An F test is done by comparing the amount of variance in y that cannot be explained by the full design matrix X, against how much of it cannot be explained by the reduced matrix X0. TO do this, we need to know the degrees of freedom, which for F tests have two values. The first is the degrees of freedom in the part of the design matrix of interest (1 in this example). The second is the same value as for the t test (7 in this example).

nu  = [rank(X)-rank(X0), size(X,1)-rank(X)]

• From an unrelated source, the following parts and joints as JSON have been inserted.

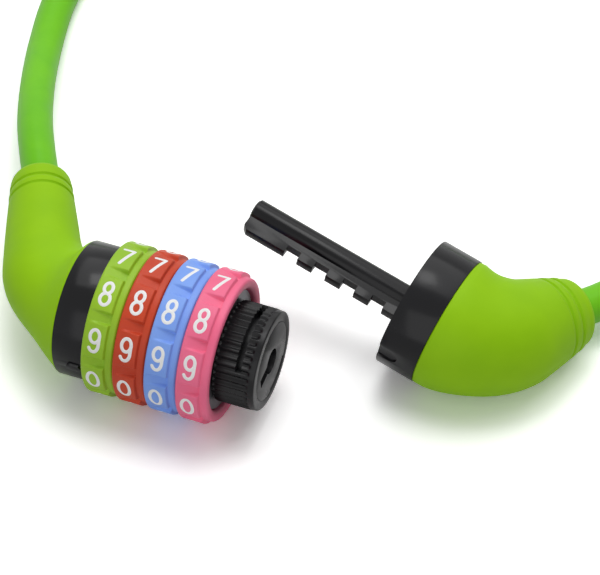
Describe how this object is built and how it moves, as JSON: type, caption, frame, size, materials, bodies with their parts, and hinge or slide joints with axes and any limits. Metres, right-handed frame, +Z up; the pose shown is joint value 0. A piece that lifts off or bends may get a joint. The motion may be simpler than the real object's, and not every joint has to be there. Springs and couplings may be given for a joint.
{
  "type": "combination cable lock",
  "caption": "Looped cable lock with a dial combination barrel at one end and a toothed bolt in a cupped plug at the other, shown open.",
  "frame": {"origin": "centre of the bolt hole where it opens on the lock's end face", "axes": "+X along the lock's axis out of the bolt hole, +Z up from the surface that it lies on, +Y away from the numbers and towards the cable's loop"},
  "size_m": [0.198, 0.234, 0.036],
  "materials": {
    "lime_rubber": "soft matte moulding",
    "black_plastic": "glossy",
    "ribbed_plastic": "satin",
    "dial_green": "satin",
    "dial_red": "satin",
    "dial_blue": "satin",
    "dial_pink": "satin",
    "cable_green": "smooth jacket over steel strand",
    "bolt_black": "black oxide",
    "zinc": "cast zinc alloy",
    "steel": "turned",
    "plate_grey": "satin",
    "brass": "turned"
  },
  "bodies": {
    "lock_body": {"lock_boot": "lime_rubber", "lock_collar": "black_plastic", "lock_housing": "zinc", "lock_core": "ribbed_plastic", "core_screws": "steel", "base_washer": "steel", "spacer_1": "steel", "spacer_2": "steel", "spacer_3": "steel", "end_plate": "plate_grey", "detent_balls": "steel", "detent_springs": "steel", "wave_washer": "steel", "stop_pin": "steel", "lock_ferrule": "zinc", "lock_ferrule_pin": "steel", "cable_lock_side": "cable_green"},
    "reset_sleeve": {"reset_sleeve": "ribbed_plastic"},
    "dial_1": {"dial_1": "dial_green", "code_ring_1": "brass"},
    "dial_2": {"dial_2": "dial_red", "code_ring_2": "brass"},
    "dial_3": {"dial_3": "dial_blue", "code_ring_3": "brass"},
    "dial_4": {"dial_4": "dial_pink", "code_ring_4": "brass"},
    "cable_far": {"cable_middle": "cable_green"},
    "cable_near": {"cable_plug_side": "cable_green"},
    "plug": {"plug_boot": "lime_rubber", "plug_collar": "black_plastic", "plug_housing": "zinc", "lock_bolt": "bolt_black", "bolt_pin": "steel", "plug_ferrule": "zinc", "plug_ferrule_pin": "steel"}
  },
  "joints": [
    {"name": "dial_1_turn", "type": "hinge", "parent": "lock_body", "child": "dial_1", "pos_m": [0, 0, 0], "axis": [1, 0, 0], "continuous": true},
    {"name": "dial_2_turn", "type": "hinge", "parent": "lock_body", "child": "dial_2", "pos_m": [0, 0, 0], "axis": [1, 0, 0], "continuous": true},
    {"name": "dial_3_turn", "type": "hinge", "parent": "lock_body", "child": "dial_3", "pos_m": [0, 0, 0], "axis": [1, 0, 0], "continuous": true},
    {"name": "dial_4_turn", "type": "hinge", "parent": "lock_body", "child": "dial_4", "pos_m": [0, 0, 0], "axis": [1, 0, 0], "continuous": true},
    {"name": "reset_turn", "type": "hinge", "parent": "lock_body", "child": "reset_sleeve", "pos_m": [0, 0, 0], "axis": [1, 0, 0], "range_deg": [-90, 0]},
    {"name": "plug_carry", "type": "slide", "parent": "lock_body", "child": "cable_far", "axis": [0.801, -0.5986, -0.007], "range_m": [0, 0.04744], "deforming": ["cable_middle"]},
    {"name": "plug_align", "type": "hinge", "parent": "cable_far", "child": "cable_near", "pos_m": [0.024, 0.0284, 0.00033], "axis": [0, -0.8, 0.6], "range_deg": [0, 15.2], "deforming": ["cable_plug_side"]},
    {"name": "plug_insert", "type": "slide", "parent": "cable_near", "child": "plug", "axis": [-0.9659, 0.1553, 0.2071], "range_m": [0, 0.0706]}
  ],
  "couplings": [
    {"joint": "plug_align", "follows": "plug_carry", "rad_per_m": 5.5184}
  ]
}
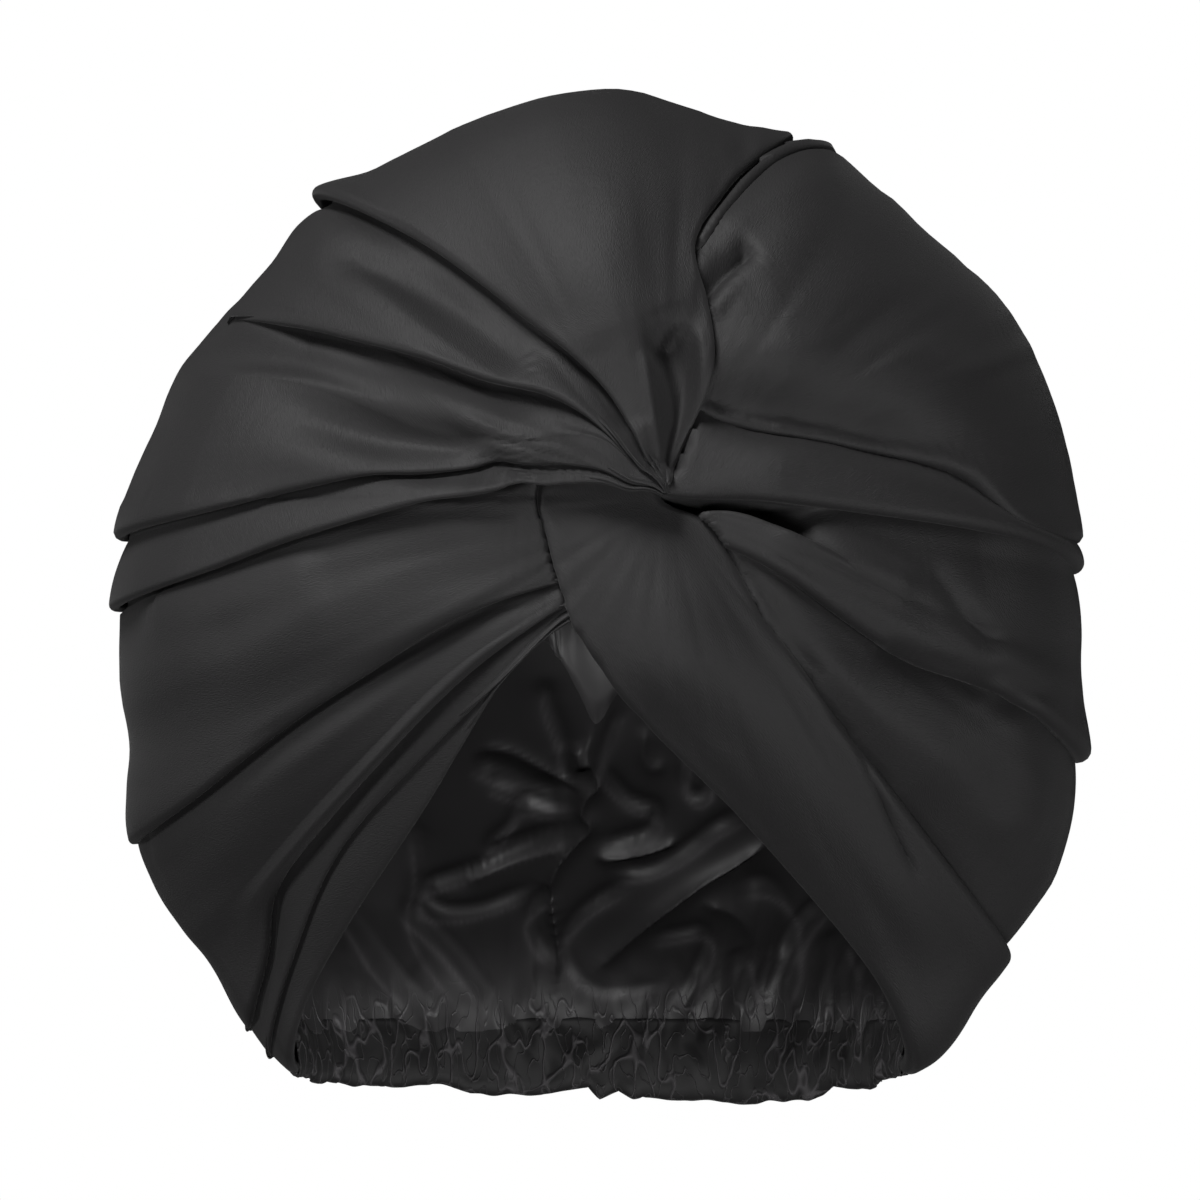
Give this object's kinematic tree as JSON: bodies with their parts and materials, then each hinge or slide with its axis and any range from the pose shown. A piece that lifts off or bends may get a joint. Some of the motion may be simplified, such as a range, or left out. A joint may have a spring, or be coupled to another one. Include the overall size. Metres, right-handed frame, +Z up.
{
  "type": "turban headwrap",
  "caption": "Twist-front satin turban head covering with pleated side wraps, gathered back, satin lining and elastic hem",
  "frame": {"origin": "the middle of the head opening at the level of its hem", "axes": "+Z up, the front with the twist faces -Y, +X to the viewer's right of the front view"},
  "size_m": [0.261, 0.2233, 0.2703],
  "materials": {
    "outer_satin": "black satin with a fine weave, soft sheen",
    "lining_satin": "black lining satin, glossier, thin bright lines on its folds",
    "hem_satin": "black satin gathered over elastic"
  },
  "bodies": {
    "root": {"crown_wrap": "outer_satin", "left_wrap": "outer_satin", "right_wrap": "outer_satin", "twist_band": "outer_satin", "back_panel": "outer_satin", "front_lining": "lining_satin", "back_lining": "lining_satin", "hem_casing": "hem_satin"}
  },
  "joints": []
}
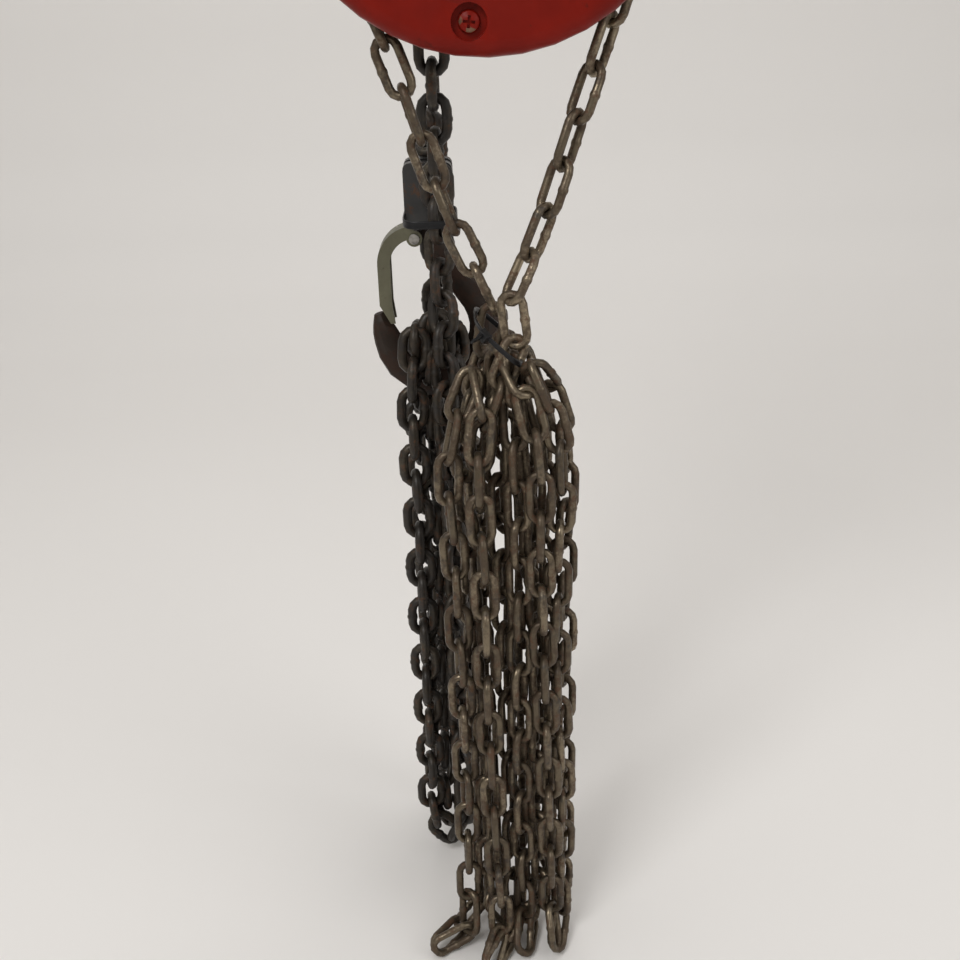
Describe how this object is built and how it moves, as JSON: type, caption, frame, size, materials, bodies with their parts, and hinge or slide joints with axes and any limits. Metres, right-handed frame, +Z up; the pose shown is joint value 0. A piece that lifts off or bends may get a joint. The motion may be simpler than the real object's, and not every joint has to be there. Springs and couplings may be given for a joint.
{
  "type": "chain hoist",
  "caption": "Hand chain hoist with top and load hooks, geared chain block under round covers, and its hand chain and load chain gathered and tied.",
  "frame": {"origin": "the point inside the top hook's bowl that bears on whatever the hoist hangs from", "axes": "+Z up, the hoist hanging; the hand wheel's axis along Y, with its cover facing -Y; +X to the right as the cover is faced"},
  "size_m": [0.216, 0.21, 0.8958],
  "materials": {
    "red_paint": "gloss",
    "dark_frame": "satin",
    "machined_steel": "satin",
    "cast_wheel": "matte",
    "friction_lining": "matte",
    "hook_forging": "matte",
    "latch_plate": "satin",
    "hand_chain": "satin",
    "load_chain": "satin",
    "gathered_hand_chain": "satin",
    "gathered_load_chain": "satin",
    "black_nylon": "satin"
  },
  "bodies": {
    "top_hook": {"top_hook": "hook_forging", "top_latch_pin": "machined_steel", "top_latch_spring": "machined_steel"},
    "top_latch": {"top_latch": "latch_plate"},
    "top_yoke": {"top_yoke": "dark_frame"},
    "hand_wheel": {"hand_wheel": "cast_wheel", "drive_shaft": "machined_steel", "friction_hub": "cast_wheel", "rear_friction_disc": "friction_lining", "front_friction_disc": "friction_lining", "shaft_nut": "machined_steel"},
    "load_sheave": {"load_sheave": "cast_wheel", "load_gear": "machined_steel"},
    "left_intermediate_gear": {"left_intermediate_gear": "machined_steel"},
    "right_intermediate_gear": {"right_intermediate_gear": "machined_steel"},
    "left_guide_roller": {"left_guide_roller": "machined_steel"},
    "right_guide_roller": {"right_guide_roller": "machined_steel"},
    "left_pawl": {"left_pawl": "machined_steel"},
    "right_pawl": {"right_pawl": "machined_steel"},
    "load_hook": {"load_hook": "hook_forging", "load_latch_pin": "machined_steel", "load_latch_spring": "machined_steel"},
    "load_latch": {"load_latch": "latch_plate"},
    "hoist_frame": {"hand_wheel_cover": "red_paint", "gear_cover": "red_paint", "cover_screw_1": "red_paint", "cover_screw_2": "red_paint", "cover_screw_3": "red_paint", "front_side_plate": "dark_frame", "rear_side_plate": "dark_frame", "gear_support_plate": "dark_frame", "load_yoke": "dark_frame", "top_pin": "machined_steel", "left_stay": "machined_steel", "right_stay": "machined_steel", "bottom_stay": "machined_steel", "front_sheave_bearing": "machined_steel", "rear_sheave_bearing": "machined_steel", "gear_cover_screw_1": "machined_steel", "gear_cover_screw_2": "machined_steel", "gear_cover_screw_3": "machined_steel", "dead_end_pin": "machined_steel", "ratchet_disc": "machined_steel", "left_roller_pin": "machined_steel", "right_roller_pin": "machined_steel", "left_pawl_pin": "machined_steel", "right_pawl_pin": "machined_steel", "left_pawl_spring": "machined_steel", "right_pawl_spring": "machined_steel", "load_chain_pin": "machined_steel", "chain_stripper": "cast_wheel", "hand_chain_left_run": "hand_chain", "hand_chain_right_run": "hand_chain", "load_chain_run": "load_chain", "load_chain_end": "load_chain", "hand_chain_hank": "gathered_hand_chain", "load_chain_hank": "gathered_load_chain", "hand_chain_tie": "black_nylon", "yoke_tie": "black_nylon"}
  },
  "joints": [
    {"name": "top_latch_open", "type": "hinge", "parent": "top_hook", "child": "top_latch", "pos_m": [-0.011, 0, -0.056], "axis": [0, 1, 0], "range_deg": [0, 30], "stiffness_Nm_per_rad": 0.05, "springref_deg": -34.38, "deforming": ["top_latch_spring"]},
    {"name": "top_hook_swivel", "type": "hinge", "parent": "top_hook", "child": "top_yoke", "pos_m": [0, 0, -0.075], "axis": [0, 0, 1], "continuous": true},
    {"name": "hoist_swing", "type": "hinge", "parent": "top_yoke", "child": "hoist_frame", "pos_m": [0, 0, -0.1], "axis": [0, 1, 0], "range_deg": [-20, 20]},
    {"name": "hand_wheel_spin", "type": "hinge", "parent": "hoist_frame", "child": "hand_wheel", "pos_m": [0, -0.056, -0.19], "axis": [0, 1, 0], "continuous": true},
    {"name": "left_intermediate_spin", "type": "hinge", "parent": "hoist_frame", "child": "left_intermediate_gear", "pos_m": [-0.042, 0.038, -0.19], "axis": [0, 1, 0], "continuous": true},
    {"name": "right_intermediate_spin", "type": "hinge", "parent": "hoist_frame", "child": "right_intermediate_gear", "pos_m": [0.042, 0.038, -0.19], "axis": [0, 1, 0], "continuous": true},
    {"name": "load_sheave_spin", "type": "hinge", "parent": "hoist_frame", "child": "load_sheave", "pos_m": [0, 0, -0.19], "axis": [0, 1, 0], "continuous": true},
    {"name": "left_roller_spin", "type": "hinge", "parent": "hoist_frame", "child": "left_guide_roller", "pos_m": [-0.0494, 0, -0.232], "axis": [0, 1, 0], "continuous": true},
    {"name": "right_roller_spin", "type": "hinge", "parent": "hoist_frame", "child": "right_guide_roller", "pos_m": [0.0494, 0, -0.232], "axis": [0, 1, 0], "continuous": true},
    {"name": "left_pawl_lift", "type": "hinge", "parent": "hoist_frame", "child": "left_pawl", "pos_m": [-0.0385, -0.037, -0.16], "axis": [0, 1, 0], "range_deg": [0, 15], "stiffness_Nm_per_rad": 0.05, "springref_deg": -28.65, "deforming": ["left_pawl_spring"]},
    {"name": "right_pawl_lift", "type": "hinge", "parent": "hoist_frame", "child": "right_pawl", "pos_m": [0.0385, -0.037, -0.22], "axis": [0, 1, 0], "range_deg": [0, 15], "stiffness_Nm_per_rad": 0.05, "springref_deg": -28.65, "deforming": ["right_pawl_spring"]},
    {"name": "load_hook_swivel", "type": "hinge", "parent": "hoist_frame", "child": "load_hook", "pos_m": [-0.037, 0.024, -0.395], "axis": [0, 0, 1], "range_deg": [-4, 4]},
    {"name": "load_latch_open", "type": "hinge", "parent": "load_hook", "child": "load_latch", "pos_m": [-0.047, 0.024, -0.41], "axis": [0, -1, 0], "range_deg": [0, 20], "stiffness_Nm_per_rad": 0.05, "springref_deg": -34.38, "deforming": ["load_latch_spring"]}
  ],
  "couplings": [
    {"joint": "left_intermediate_spin", "follows": "hand_wheel_spin", "ratio": -0.33333},
    {"joint": "right_intermediate_spin", "follows": "hand_wheel_spin", "ratio": -0.33333},
    {"joint": "load_sheave_spin", "follows": "hand_wheel_spin", "ratio": 0.11111}
  ]
}
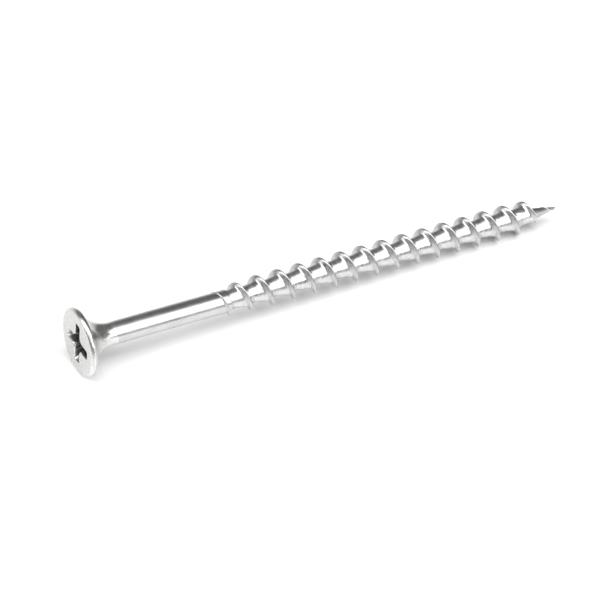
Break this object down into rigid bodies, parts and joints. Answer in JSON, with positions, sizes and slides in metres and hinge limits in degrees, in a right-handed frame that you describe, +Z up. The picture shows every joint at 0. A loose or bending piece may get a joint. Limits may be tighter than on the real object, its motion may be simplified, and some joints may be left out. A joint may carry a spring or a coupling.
{
  "type": "wood screw",
  "caption": "Countersunk bugle-head wood screw with a cross recess, plain shank, coarse single-start thread and gimlet point, in bright stainless steel.",
  "frame": {"origin": "centre of the flat head face, in the plane of the face, on the screw's axis", "axes": "+X along the screw's axis from the head to the point; the cross recess's wings lie along Y and Z; +Z is up when the screw lies on its side"},
  "size_m": [0.0635, 0.0082, 0.0082],
  "materials": {
    "head_steel": "satin stainless steel, tumbled after heading",
    "shank_steel": "bright drawn stainless steel with faint draw lines",
    "thread_steel": "bright rolled stainless steel with small rolling marks"
  },
  "bodies": {
    "root": {"head": "head_steel", "neck": "shank_steel", "shank": "shank_steel", "thread_core": "thread_steel", "thread": "thread_steel", "point": "thread_steel"}
  },
  "joints": []
}
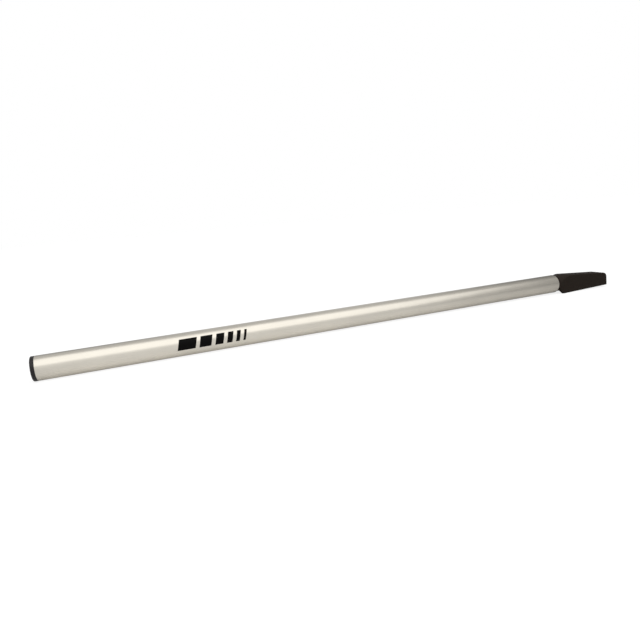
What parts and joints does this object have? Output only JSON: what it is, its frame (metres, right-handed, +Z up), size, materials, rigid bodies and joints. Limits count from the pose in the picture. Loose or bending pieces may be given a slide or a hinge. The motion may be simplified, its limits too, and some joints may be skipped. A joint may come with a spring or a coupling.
{
  "type": "boat tiller",
  "caption": "Dinghy tiller: anodised aluminium tube with a black push-in end plug and a moulded wedge block for the rudder head.",
  "frame": {"origin": "middle of the base of the tiller's box, as it lies on a floor", "axes": "+X from the plugged hand end to the rudder end, +Z up"},
  "size_m": [0.9652, 0.032, 0.0339],
  "materials": {
    "satin_anodised": "satin anodised",
    "plug_black": "moulded, fine matt",
    "block_black": "moulded, satin"
  },
  "bodies": {
    "root": {"tiller_tube": "satin_anodised", "end_plug": "plug_black", "rudder_head_block": "block_black"}
  },
  "joints": []
}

The residuals and degrees of freedom are used to give two variance estimates:

r  = y - X*(X\y);
v  = sum(r.^2)/nu(2)
r0 = y - X0*(X0\y);
v0 = (sum(r0.^2) - sum(r.^2))/nu(1)

The ratio of these two variances gives the F statistic.

F = v0/v

Similar to the t test, we can compute a p value from this F statistic by

p = 1 - spm_Fcdf(F, nu)

You should notice that the p value given from the F statistic is twice as large as that from the t statistic. The reason for this is that the t static is based on a one-tailed t test, whereas the p value from the F statistic is equivalent to that from a two-tailed t test.

As we may be running F tests again, I would suggest creating an F_stat.m file somewhere on MATLAB’s search path, which contains the following:

function [p, F] = F_stat(y, X, C)
% Compute F statistics
% FORMAT [p, F] = F_stat(y, X, C)
% y - data
% X - design matrix
% C - contrast vector/matrix
% p - p value
% F - F statistic

% Error checking
assert(ndims(y)<=2 && ndims(X)<=2 && size(y,1)==size(X,1),...
       'Lengths of data and design matrix do not match.')
assert(ndims(c)<=2 && size(c,2)==size(X,2),...
       'Length of contrast vector does not match the number of design matrix columns.')
assert(size(X,1)>rank(X),...
       'Over-determined design matrix.')

nu2  = size(X,1)-rank(X);
beta = (X'*X)\X'*y;
r    = y - X*beta;
v    = sum(r.^2)/nu2;

Nc = null(c);
X0 = X*Nc;
nu = [rank(X)-rank(X0), nu2];
beta0 = inv(Nc'*X'*X*Nc)*Nc'*X*y;

r0 = y - X0*beta0;
v0 = (sum(r0.^2) - sum(r.^2))/nu(1)

%v0 = r0'*r0
XX = X'*X;
%v0 = y'*y - beta'*XX*Nc*inv(Nc'*XX*Nc)*Nc'*XX*beta
%v0 = beta'*XX*beta - beta'*XX*Nc*inv(Nc'*XX*Nc)*Nc'*XX*beta

v0 = (beta'*(XX - XX*Nc*inv(Nc'*XX*Nc)*Nc'*XX)*beta)/nu(1)

F  = v0/v

% Things computed via SPM's Estimate button
nu2  = size(X,1) - rank(X); % Degrees of freedom (saved in SPM.mat)
beta = (X'*X)\X'*y;         % Beta values (beta_XXXX.nii files)
r    = y - X*beta;          % Residuals
v    = sum(r.^2)/nu;        % Variance (ResMS.nii)

% Things computed once the contrast vector is specified
con  = c*beta;              % Contrast (con_XXXX.nii)
tmp  = c*inv(X'*X)*c';
t    = con./sqrt(v*tmp);    % T statistic (spmT_XXXX.nii)
p    = spm_Tcdf(-t,nu);     % P value